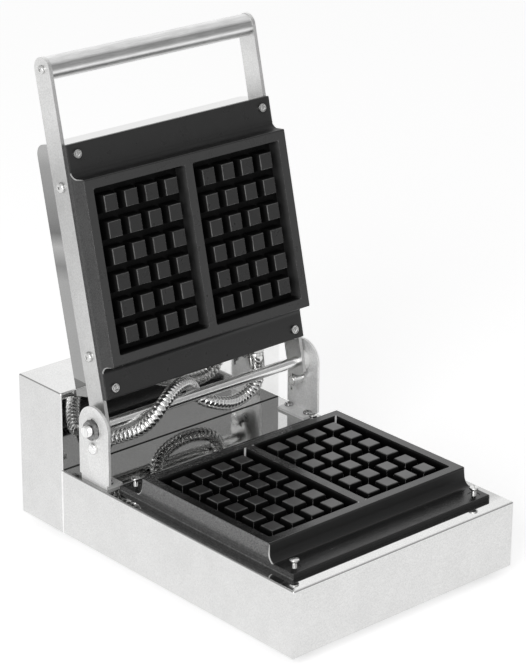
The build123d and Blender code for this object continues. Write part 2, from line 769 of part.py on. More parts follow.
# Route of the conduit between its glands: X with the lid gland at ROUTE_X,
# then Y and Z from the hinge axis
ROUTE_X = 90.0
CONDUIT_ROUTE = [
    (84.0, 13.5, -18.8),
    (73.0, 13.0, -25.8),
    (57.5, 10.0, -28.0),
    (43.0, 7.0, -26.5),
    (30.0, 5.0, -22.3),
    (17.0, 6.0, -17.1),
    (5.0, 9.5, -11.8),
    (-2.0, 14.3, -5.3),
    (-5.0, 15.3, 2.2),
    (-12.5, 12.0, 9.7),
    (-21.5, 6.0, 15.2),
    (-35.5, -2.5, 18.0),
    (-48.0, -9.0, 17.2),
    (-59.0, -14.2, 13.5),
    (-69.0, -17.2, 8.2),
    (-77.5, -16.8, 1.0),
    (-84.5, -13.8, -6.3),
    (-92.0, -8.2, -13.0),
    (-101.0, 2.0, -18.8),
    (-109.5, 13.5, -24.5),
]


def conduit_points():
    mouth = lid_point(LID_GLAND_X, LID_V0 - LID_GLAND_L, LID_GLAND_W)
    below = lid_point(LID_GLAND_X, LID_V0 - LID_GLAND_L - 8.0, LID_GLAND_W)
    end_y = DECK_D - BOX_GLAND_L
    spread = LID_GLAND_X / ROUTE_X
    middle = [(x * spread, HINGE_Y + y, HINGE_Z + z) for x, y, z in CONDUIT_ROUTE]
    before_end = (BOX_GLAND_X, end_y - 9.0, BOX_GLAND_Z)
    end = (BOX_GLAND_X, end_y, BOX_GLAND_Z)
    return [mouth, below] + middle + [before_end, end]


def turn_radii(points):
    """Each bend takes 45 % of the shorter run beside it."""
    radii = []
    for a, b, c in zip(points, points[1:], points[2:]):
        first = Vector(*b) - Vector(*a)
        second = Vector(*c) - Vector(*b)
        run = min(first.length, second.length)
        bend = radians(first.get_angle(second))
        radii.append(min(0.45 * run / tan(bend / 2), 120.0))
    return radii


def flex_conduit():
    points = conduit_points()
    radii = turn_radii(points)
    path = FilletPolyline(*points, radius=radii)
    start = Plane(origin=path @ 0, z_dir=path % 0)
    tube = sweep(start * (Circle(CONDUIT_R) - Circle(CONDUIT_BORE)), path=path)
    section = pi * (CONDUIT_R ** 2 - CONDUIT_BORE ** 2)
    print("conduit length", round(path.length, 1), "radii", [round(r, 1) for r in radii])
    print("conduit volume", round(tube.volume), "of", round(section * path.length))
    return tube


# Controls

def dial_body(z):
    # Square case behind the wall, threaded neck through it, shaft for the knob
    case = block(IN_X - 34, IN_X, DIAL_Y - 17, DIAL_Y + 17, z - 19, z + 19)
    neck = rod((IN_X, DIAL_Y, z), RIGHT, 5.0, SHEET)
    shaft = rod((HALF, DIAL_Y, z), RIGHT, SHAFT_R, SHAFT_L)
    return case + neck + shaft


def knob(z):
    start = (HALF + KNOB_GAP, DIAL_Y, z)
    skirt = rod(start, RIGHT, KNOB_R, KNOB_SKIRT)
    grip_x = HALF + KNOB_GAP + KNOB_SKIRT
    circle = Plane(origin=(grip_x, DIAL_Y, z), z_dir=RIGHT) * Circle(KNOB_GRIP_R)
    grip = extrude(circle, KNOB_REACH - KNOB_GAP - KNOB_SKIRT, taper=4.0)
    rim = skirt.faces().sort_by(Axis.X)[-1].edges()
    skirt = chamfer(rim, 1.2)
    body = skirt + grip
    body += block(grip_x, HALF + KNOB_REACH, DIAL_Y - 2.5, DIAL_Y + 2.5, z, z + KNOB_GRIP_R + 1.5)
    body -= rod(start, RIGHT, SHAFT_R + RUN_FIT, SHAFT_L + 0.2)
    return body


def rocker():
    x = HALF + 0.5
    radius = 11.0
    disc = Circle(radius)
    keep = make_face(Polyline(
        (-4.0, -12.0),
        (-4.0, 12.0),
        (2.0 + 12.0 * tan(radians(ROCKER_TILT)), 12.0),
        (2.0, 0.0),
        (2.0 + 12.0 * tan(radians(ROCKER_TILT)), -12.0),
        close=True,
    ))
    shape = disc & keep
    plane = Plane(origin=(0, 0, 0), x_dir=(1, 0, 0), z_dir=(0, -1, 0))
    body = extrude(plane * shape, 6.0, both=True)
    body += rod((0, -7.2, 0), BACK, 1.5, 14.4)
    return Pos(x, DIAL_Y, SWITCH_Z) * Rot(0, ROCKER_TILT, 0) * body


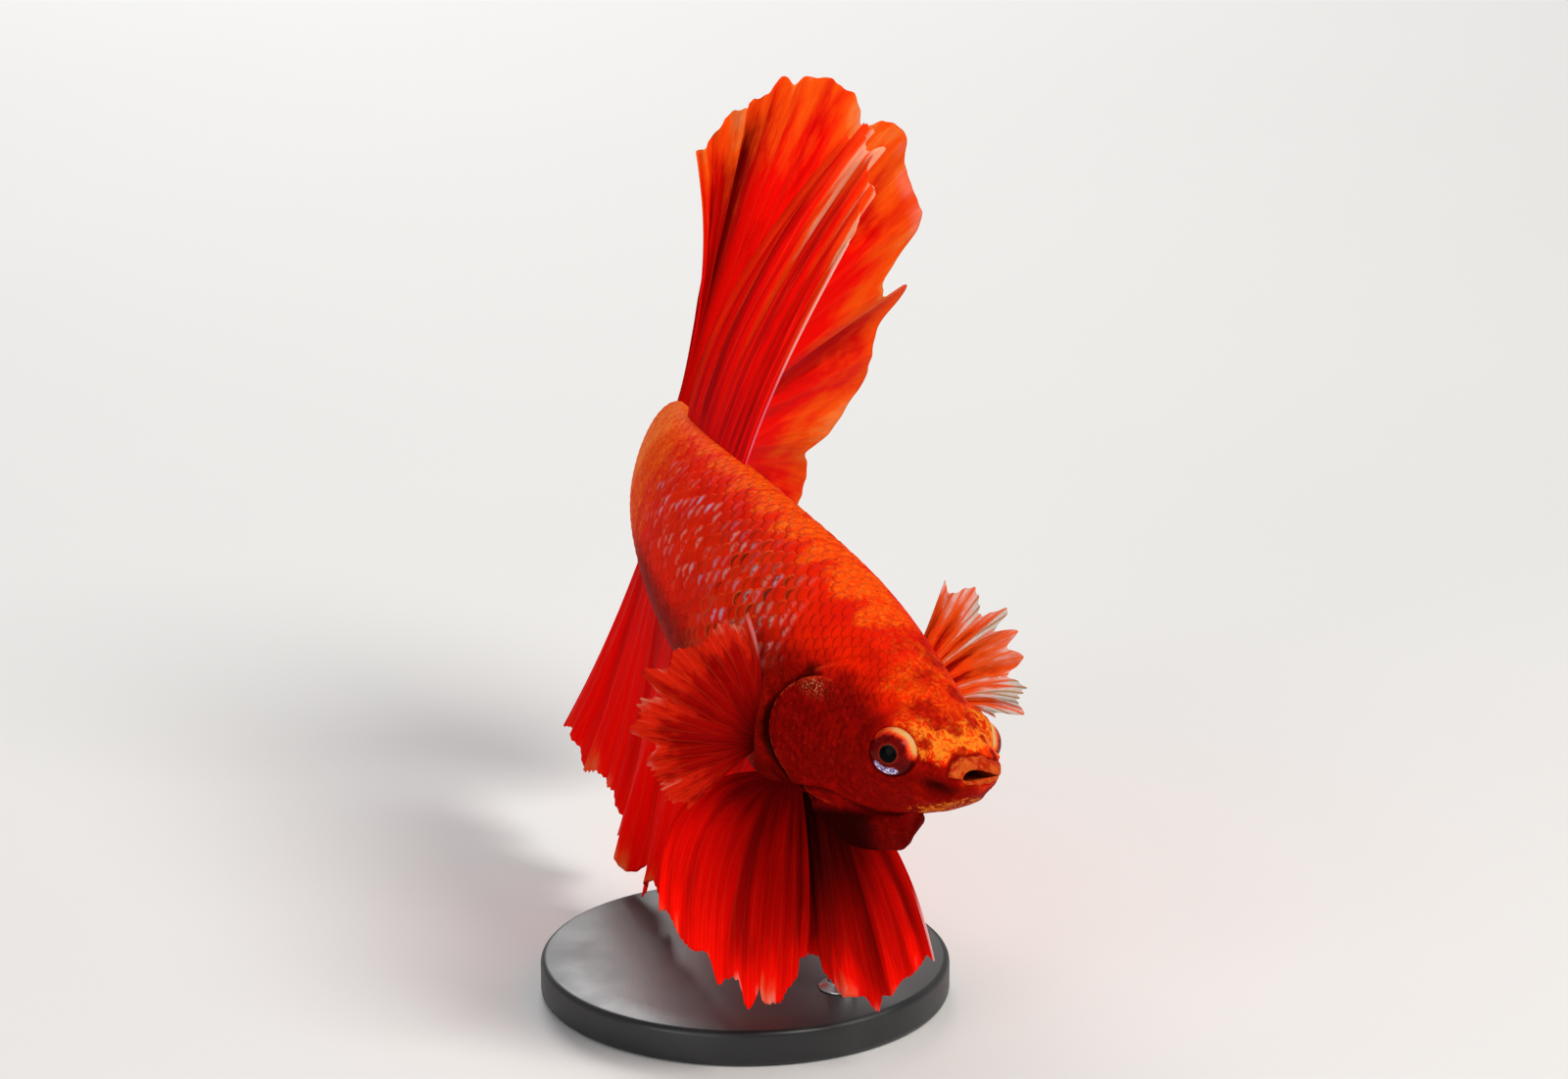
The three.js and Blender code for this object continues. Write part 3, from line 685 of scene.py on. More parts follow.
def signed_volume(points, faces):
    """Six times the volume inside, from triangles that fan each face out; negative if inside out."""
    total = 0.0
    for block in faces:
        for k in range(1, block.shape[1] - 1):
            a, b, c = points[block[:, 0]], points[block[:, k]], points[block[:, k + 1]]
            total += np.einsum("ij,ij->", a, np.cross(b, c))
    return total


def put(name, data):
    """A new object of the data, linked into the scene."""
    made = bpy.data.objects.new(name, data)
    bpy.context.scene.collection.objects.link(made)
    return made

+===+

Set problem —
Copy each entry exactly, with nothing added or dropped.

Result below —
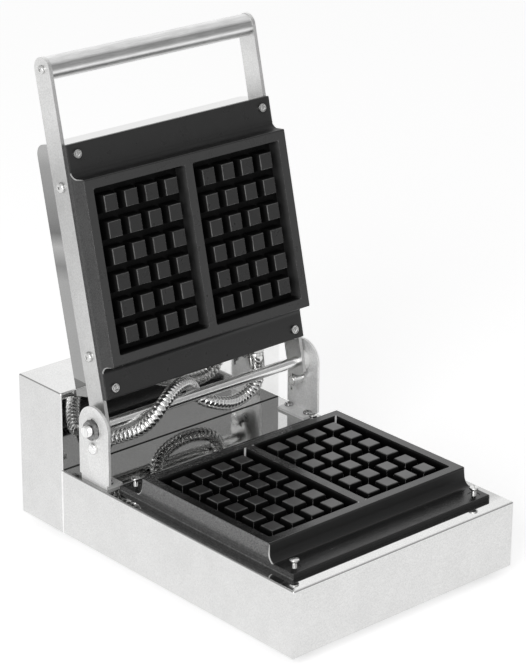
The build123d and Blender code for this object continues. Write part 2, from line 769 of part.py on. More parts follow.
# Route of the conduit between its glands: X with the lid gland at ROUTE_X,
# then Y and Z from the hinge axis
ROUTE_X = 90.0
CONDUIT_ROUTE = [
    (84.0, 13.5, -18.8),
    (73.0, 13.0, -25.8),
    (57.5, 10.0, -28.0),
    (43.0, 7.0, -26.5),
    (30.0, 5.0, -22.3),
    (17.0, 6.0, -17.1),
    (5.0, 9.5, -11.8),
    (-2.0, 14.3, -5.3),
    (-5.0, 15.3, 2.2),
    (-12.5, 12.0, 9.7),
    (-21.5, 6.0, 15.2),
    (-35.5, -2.5, 18.0),
    (-48.0, -9.0, 17.2),
    (-59.0, -14.2, 13.5),
    (-69.0, -17.2, 8.2),
    (-77.5, -16.8, 1.0),
    (-84.5, -13.8, -6.3),
    (-92.0, -8.2, -13.0),
    (-101.0, 2.0, -18.8),
    (-109.5, 13.5, -24.5),
]


def conduit_points():
    mouth = lid_point(LID_GLAND_X, LID_V0 - LID_GLAND_L, LID_GLAND_W)
    below = lid_point(LID_GLAND_X, LID_V0 - LID_GLAND_L - 8.0, LID_GLAND_W)
    end_y = DECK_D - BOX_GLAND_L
    spread = LID_GLAND_X / ROUTE_X
    middle = [(x * spread, HINGE_Y + y, HINGE_Z + z) for x, y, z in CONDUIT_ROUTE]
    before_end = (BOX_GLAND_X, end_y - 9.0, BOX_GLAND_Z)
    end = (BOX_GLAND_X, end_y, BOX_GLAND_Z)
    return [mouth, below] + middle + [before_end, end]


def turn_radii(points):
    """Each bend takes 45 % of the shorter run beside it."""
    radii = []
    for a, b, c in zip(points, points[1:], points[2:]):
        first = Vector(*b) - Vector(*a)
        second = Vector(*c) - Vector(*b)
        run = min(first.length, second.length)
        bend = radians(first.get_angle(second))
        radii.append(min(0.45 * run / tan(bend / 2), 120.0))
    return radii


def flex_conduit():
    points = conduit_points()
    radii = turn_radii(points)
    path = FilletPolyline(*points, radius=radii)
    start = Plane(origin=path @ 0, z_dir=path % 0)
    tube = sweep(start * (Circle(CONDUIT_R) - Circle(CONDUIT_BORE)), path=path)
    section = pi * (CONDUIT_R ** 2 - CONDUIT_BORE ** 2)
    print("conduit length", round(path.length, 1), "radii", [round(r, 1) for r in radii])
    print("conduit volume", round(tube.volume), "of", round(section * path.length))
    return tube


# Controls

def dial_body(z):
    # Square case behind the wall, threaded neck through it, shaft for the knob
    case = block(IN_X - 34, IN_X, DIAL_Y - 17, DIAL_Y + 17, z - 19, z + 19)
    neck = rod((IN_X, DIAL_Y, z), RIGHT, 5.0, SHEET)
    shaft = rod((HALF, DIAL_Y, z), RIGHT, SHAFT_R, SHAFT_L)
    return case + neck + shaft


def knob(z):
    start = (HALF + KNOB_GAP, DIAL_Y, z)
    skirt = rod(start, RIGHT, KNOB_R, KNOB_SKIRT)
    grip_x = HALF + KNOB_GAP + KNOB_SKIRT
    circle = Plane(origin=(grip_x, DIAL_Y, z), z_dir=RIGHT) * Circle(KNOB_GRIP_R)
    grip = extrude(circle, KNOB_REACH - KNOB_GAP - KNOB_SKIRT, taper=4.0)
    rim = skirt.faces().sort_by(Axis.X)[-1].edges()
    skirt = chamfer(rim, 1.2)
    body = skirt + grip
    body += block(grip_x, HALF + KNOB_REACH, DIAL_Y - 2.5, DIAL_Y + 2.5, z, z + KNOB_GRIP_R + 1.5)
    body -= rod(start, RIGHT, SHAFT_R + RUN_FIT, SHAFT_L + 0.2)
    return body


def rocker():
    x = HALF + 0.5
    radius = 11.0
    disc = Circle(radius)
    keep = make_face(Polyline(
        (-4.0, -12.0),
        (-4.0, 12.0),
        (2.0 + 12.0 * tan(radians(ROCKER_TILT)), 12.0),
        (2.0, 0.0),
        (2.0 + 12.0 * tan(radians(ROCKER_TILT)), -12.0),
        close=True,
    ))
    shape = disc & keep
    plane = Plane(origin=(0, 0, 0), x_dir=(1, 0, 0), z_dir=(0, -1, 0))
    body = extrude(plane * shape, 6.0, both=True)
    body += rod((0, -7.2, 0), BACK, 1.5, 14.4)
    return Pos(x, DIAL_Y, SWITCH_Z) * Rot(0, ROCKER_TILT, 0) * body


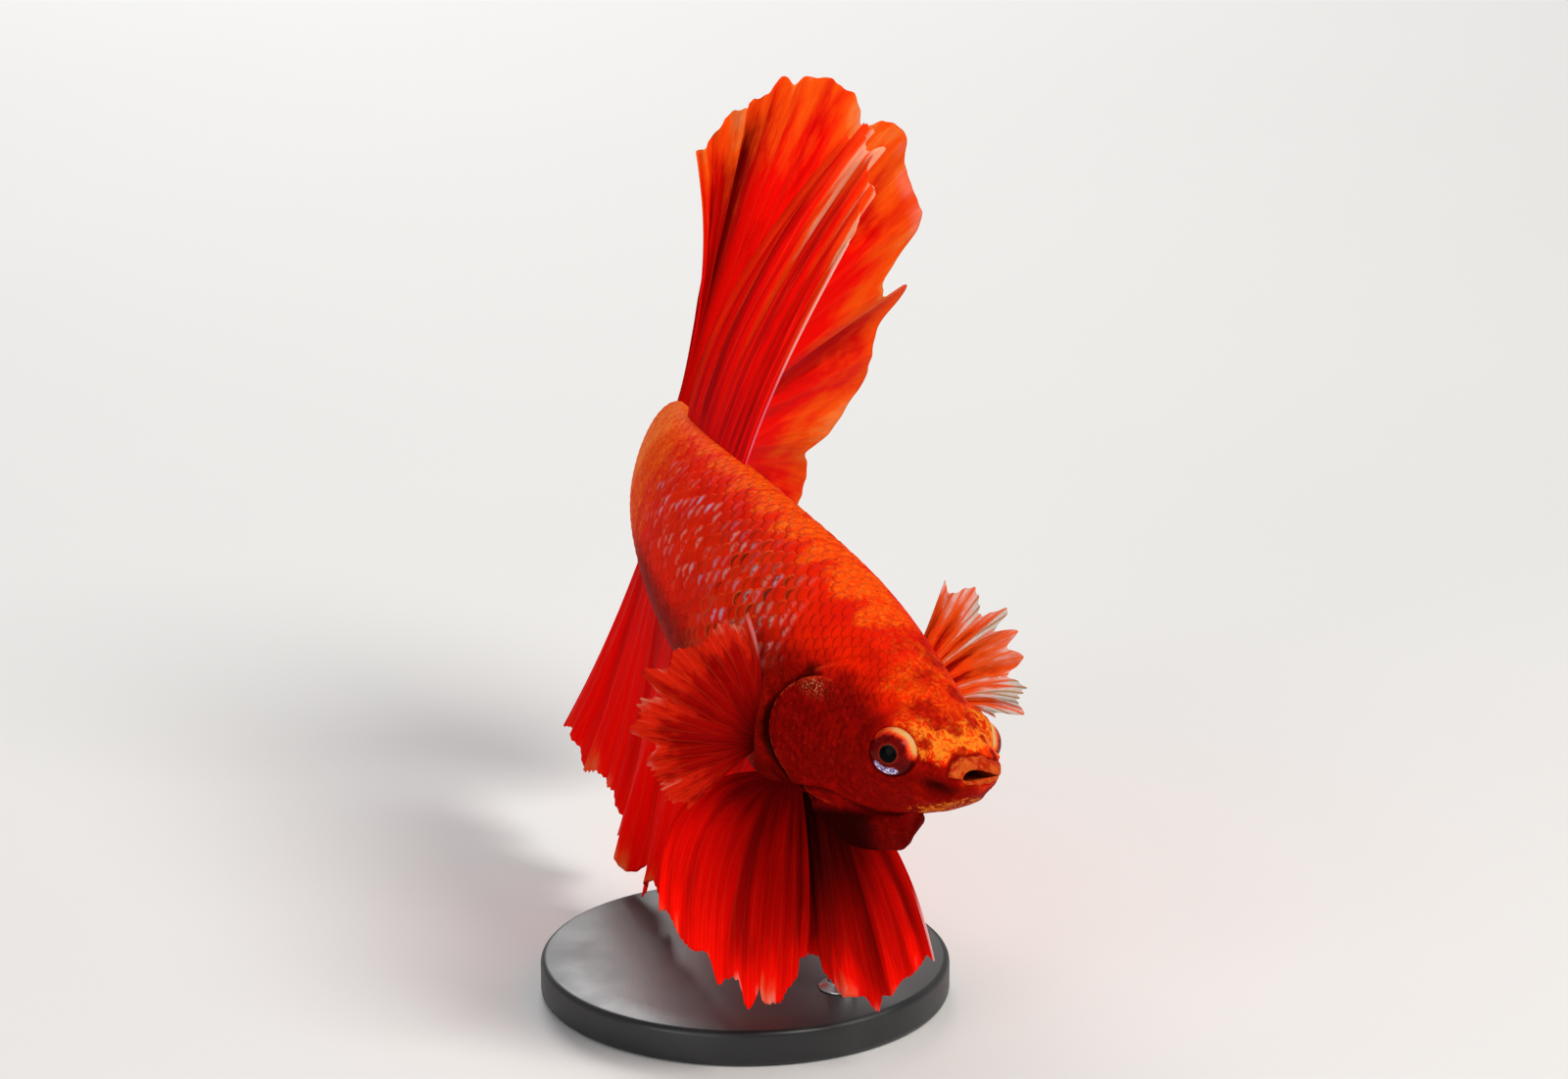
The three.js and Blender code for this object continues. Write part 3, from line 685 of scene.py on. More parts follow.
def signed_volume(points, faces):
    """Six times the volume inside, from triangles that fan each face out; negative if inside out."""
    total = 0.0
    for block in faces:
        for k in range(1, block.shape[1] - 1):
            a, b, c = points[block[:, 0]], points[block[:, k]], points[block[:, k + 1]]
            total += np.einsum("ij,ij->", a, np.cross(b, c))
    return total


def put(name, data):
    """A new object of the data, linked into the scene."""
    made = bpy.data.objects.new(name, data)
    bpy.context.scene.collection.objects.link(made)
    return made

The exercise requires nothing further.